The cosine similarity between each pair of customers is calculated using cosine_similarity() from sklearn. This similarity metric compares customers based on their purchase behaviors and regions. A cosine similarity score closer to 1 indicates that the customers are similar, while a score closer to 0 indicates they are less similar.

In [9]:
import pandas as pd
import numpy as np
from sklearn.preprocessing import StandardScaler
from sklearn.metrics.pairwise import cosine_similarity

customers_df = pd.read_csv("Customers.csv")
products_df = pd.read_csv("Products.csv")
transactions_df = pd.read_csv("Transactions.csv")

# Merge Transactions with Product Details 
transactions_df = transactions_df.merge(products_df, on="ProductID", how="left")

# Aggregate transaction data for each customer
customer_transactions = transactions_df.groupby("CustomerID").agg(
    total_spent=("TotalValue", "sum"),  # Total spending per customer
    avg_transaction_value=("TotalValue", "mean"),  # Average transaction value
    num_transactions=("TransactionID", "count"),  # Number of transactions
    unique_products_bought=("ProductID", "nunique")  # Number of unique products bought
).reset_index()

# Merge Customer Data with Transaction Features
customer_data = customers_df.merge(customer_transactions, on="CustomerID", how="left")

# Fill missing values (Customers with no transactions get 0s)
customer_data.fillna(0, inplace=True)

# Encode Categorical Variables (One-hot encoding for Region)
customer_data = pd.get_dummies(customer_data, columns=["Region"], drop_first=True)

# ------------------ Step 3: Feature Scaling ------------------ #

# Select Numerical Features for Normalization
numeric_features = ["total_spent", "avg_transaction_value", "num_transactions", "unique_products_bought"]
scaler = StandardScaler()
customer_data[numeric_features] = scaler.fit_transform(customer_data[numeric_features])


# Remove Non-Numerical Columns
customer_matrix = customer_data.set_index("CustomerID").drop(columns=["CustomerName", "SignupDate"])

# Compute Cosine Similarity Between Customers
similarity_matrix = cosine_similarity(customer_matrix)

# Convert Similarity Matrix to DataFrame
similarity_df = pd.DataFrame(similarity_matrix, index=customer_data["CustomerID"], columns=customer_data["CustomerID"])

# Get the first 20 customers
top_20_customers = customers_df["CustomerID"][:20]

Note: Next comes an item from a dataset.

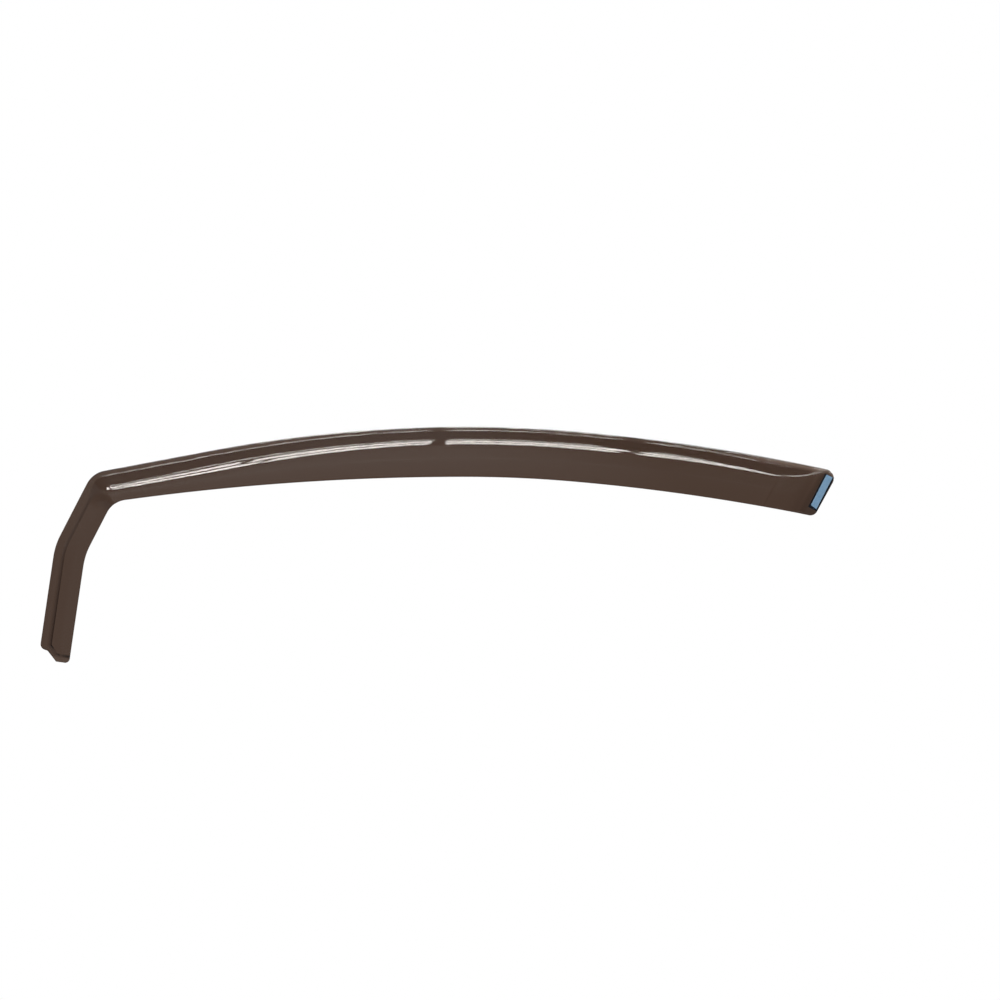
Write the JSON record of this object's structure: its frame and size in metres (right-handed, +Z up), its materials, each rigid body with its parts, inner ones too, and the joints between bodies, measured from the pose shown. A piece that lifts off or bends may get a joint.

# To store top 3 similar customers for each customer
lookalike_dict = {}

for cust_id in top_20_customers:
    similar_customers = similarity_df[cust_id].drop(index=cust_id).nlargest(3)
    lookalike_dict[cust_id] = list(zip(similar_customers.index, similar_customers.values))
    
# Printed the Id and Lookalikescores
for cust_id, lookalikes in lookalike_dict.items():
    print(f"Customer ID {cust_id} has the following lookalikes:")
    for similar_customer, similarity_score in lookalikes:
        print(f"\tLookalike: {similar_customer} with Similarity Score: {similarity_score:.4f}")
    print()


lookalike_df = pd.DataFrame(lookalike_dict.items(), columns=["CustomerID", "Lookalikes"])


lookalike_csv_path = "Lookalike.csv"
lookalike_df.to_csv(lookalike_csv_path, index=False)

# Compute Mean Similarity Score of Recommended Lookalikes
mean_similarity_score = np.mean([score for pairs in lookalike_dict.values() for _, score in pairs])

# Results
print("Lookalike Recommendations Saved as Lookalike.csv")
print(f"Model Accuracy (Mean Similarity Score): {mean_similarity_score:.4f}")


Customer ID C0001 has the following lookalikes:
	Lookalike: C0137 with Similarity Score: 0.9998
	Lookalike: C0152 with Similarity Score: 0.9995
	Lookalike: C0107 with Similarity Score: 0.9654

Customer ID C0002 has the following lookalikes:
	Lookalike: C0043 with Similarity Score: 0.9870
	Lookalike: C0142 with Similarity Score: 0.9769
	Lookalike: C0097 with Similarity Score: 0.9602

Customer ID C0003 has the following lookalikes:
	Lookalike: C0133 with Similarity Score: 0.9886
	Lookalike: C0052 with Similarity Score: 0.9427
	Lookalike: C0112 with Similarity Score: 0.9358

Customer ID C0004 has the following lookalikes:
	Lookalike: C0108 with Similarity Score: 0.9864
	Lookalike: C0113 with Similarity Score: 0.9743
	Lookalike: C0155 with Similarity Score: 0.9611

Customer ID C0005 has the following lookalikes:
	Lookalike: C0159 with Similarity Score: 0.9993
	Lookalike: C0123 with Similarity Score: 0.9986
	Lookalike: C0178 with Similarity Score: 0.9986

Customer ID C0006 has the following

# We got the accuracy to be 96.62% using cosine similarity.